# Bulk Storage Ideas? (Flour & Sugar & Oats, etc..)



## jirwin (Dec 3, 2007)

What do you do to store bulk goods? (Flour, Sugar, Oats, etc...) Thanks. -J


----------



## MelTX (Aug 25, 2009)

I store mine in 5 gallon buckets with gamma lids (they stack...) and mylar bags, placed in 5 gallon drums with a lid. I store all grains inside for temperature control.

Before storing, I freeze everything to kill off bugs.


----------



## Just Little Me (Aug 9, 2007)

Store them in sealed bags in a tote.


----------



## Gianni (Dec 9, 2009)

5 gallon buckets, in a food safe bag drop in a chunck of dry ice before sealing. It is supposed to kill all bugs and weevils.


----------



## NCLee (Aug 4, 2009)

I use gallon glass jars, lard stands (like those Christmas popcorn tins), FoodSaver bags & vac sealed mason jars (qts & half gallon), and gallon glass jugs are a few of them that I use. I keep an eye out and latch on any 1/2 gal & gallon glass containers where ever I find them. For example, for family get-togethers I buy gallon jars of pickles. They get the pickles, I get the jar.  Sam's sells a bean salad in half gallon jars. Do the same with that. 

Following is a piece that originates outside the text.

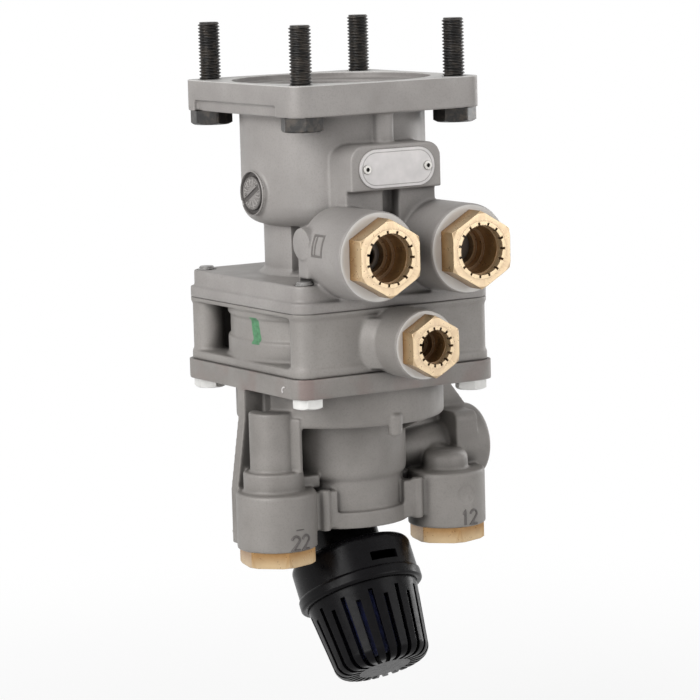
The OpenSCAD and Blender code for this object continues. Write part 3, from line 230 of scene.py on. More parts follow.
def handling_stains(tree, tone):
    """Faint reddish stains on the lower flange, the strongest on its front corner."""
    x, y, z = object_xyz(tree)
    flange = within(tree, z, STAIN_Z, STAIN_HALF_H, 1.0 * MM)
    clouds = ramp(tree, noise(tree, 60.0, 2.0), [(0.46, grey(0)), (0.66, grey(0.38))])
    corner = all_of(
        tree,
        within(tree, x, STAIN_X, 1.8 * MM, 3.0 * MM),
        within(tree, y, STAIN_Y, 2.0 * MM, 3.0 * MM))
    amount = math_node(tree, "MAXIMUM", clouds, math_node(tree, "MULTIPLY", corner, 0.55))
    return mix(tree, all_of(tree, flange, amount), tone, linear(124, 102, 98))


def cast_metal(name, light, dark, extra=None, spot_y=None, top=False):
    """Die-cast aluminium: fine grain, faint clouds, lighter edges that are partly wear and partly painted
    highlight, painted shade in recesses, and lighter machined faces where asked for, those in front partly a
    painted highlight.
    """
    mat, tree, shader = new_material(name)
    clouds = ramp(tree, noise(tree, 38.0, 4.0, 0.55), [(0.34, grey(0)), (0.66, grey(1))])
    tone = mix(tree, clouds, dark, light)
    grain = ramp(tree, noise(tree, 1300.0, 2.0, 0.6), [(0.34, grey(0.22)), (0.5, grey(0))])
    tone = mix(tree, grain, tone, tuple(0.7 * c for c in dark[:3]) + (1.0,))
    # Lighter outer edges: partly rubbed wear, partly painted highlight.
    edges = math_node(tree, "MULTIPLY", worn_and_lit_edges(tree, 0.53, 0.62), 0.5)
    tone = mix(tree, edges, tone, tuple(min(1, 1.4 * c) for c in light[:3]) + (1.0,))
    # Painted shade in corners and recesses.
    tone = painted_recess_shade(tree, tone, tuple(0.28 * c for c in dark[:3]) + (1.0,))
    if extra:
        tone = extra(tree, tone)
    rough = ramp(tree, noise(tree, 130.0, 3.0), [(0.3, grey(0.46)), (0.7, grey(0.56))])
    # Lighter machined faces: the flange top for its finish, the front spot faces for their finish and a
    # painted highlight where they catch the light.
    machined_and_sheen = []
    x, y, z = object_xyz(tree)
    if spot_y:
        machined_and_sheen.append(math_node(tree, "LESS_THAN", y, spot_y))
    if top:
        machined_and_sheen.append(math_node(tree, "GREATER_THAN", z, FLANGE_TOP - 0.3 * MM))
    for mask in machined_and_sheen:
        tone = mix(tree, mask, tone, linear(196, 194, 191))
    tree.links.new(tone, shader.inputs["Base Color"])
    shader.inputs["Metallic"].default_value = 0.15
    shader.inputs["Specular IOR Level"].default_value = 0.35
    tree.links.new(rough, shader.inputs["Roughness"])
    bump(tree, shader, noise(tree, 1500.0, 3.0, 0.6), 0.10, 0.0002)
    return mat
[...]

Since I keep my pantry supplies in rotation, these have served me well. While the tins don't have those special seals, the lids fit tight. No worries about varmints (mice) chewing through plastic. I've kept rice in them for years without problems. I keep flour in one that holds a 25 lb bag. Keep the flour sifter in it too, so it's handy when I make biscuits and such.

Lee


----------